Review, refine, and protect your brand over time

 

Your brand should evolve as your leadership evolves. The version of you that fits one career stage may feel too small for the next. That is not inconsistency. It is maturity.

 

Create regular reflection points

 

Every few months, review whether your current work, visibility, and relationships align with the way you want to be known. Ask yourself:

  • What am I being approached for most often?

  • Does that match the leadership identity I want to build?

  • Where am I visible in the right way, and where am I invisible?

  • What strengths are still under-recognised?

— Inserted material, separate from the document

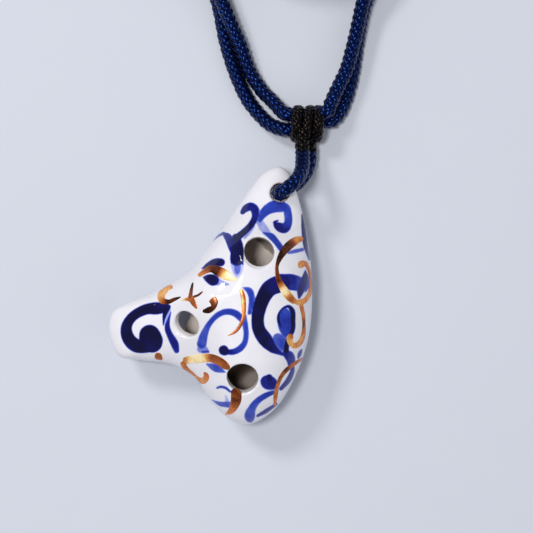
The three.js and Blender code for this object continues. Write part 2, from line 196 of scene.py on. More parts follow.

These questions help you make small adjustments before drift becomes a problem.

 

Set boundaries around what your brand is not

 

A strong personal brand is as much about refusal as expression. You do not have to be known for everything, accept every platform, or carry every expectation placed upon you. Protect your energy, your focus, and your integrity. Clear boundaries make a brand feel stronger, not narrower.

 

Ask for informed feedback

 

Seek feedback from people who understand your work and will be candid. Ask how they would describe your leadership in a few words, what they see as your strongest contribution, and where your presence could be clearer. Useful feedback sharpens self-awareness and supports further personal growth.

 

Conclusion: let personal growth shape your brand

 

Developing a personal brand as a female leader is not about image management. It is about alignment. When your values, strengths, voice, visibility, and relationships work together, your leadership becomes easier to trust and easier to remember. That kind of brand is not built overnight, and it should never feel detached from who you are.

The most compelling personal growth happens when you stop trying to fit a generic model of leadership and start becoming more precise about your own. Build a brand that reflects your judgement, your substance, and your contribution. Over time, that clarity will do more than raise your profile. It will deepen your confidence, strengthen your influence, and support a leadership legacy that feels fully your own.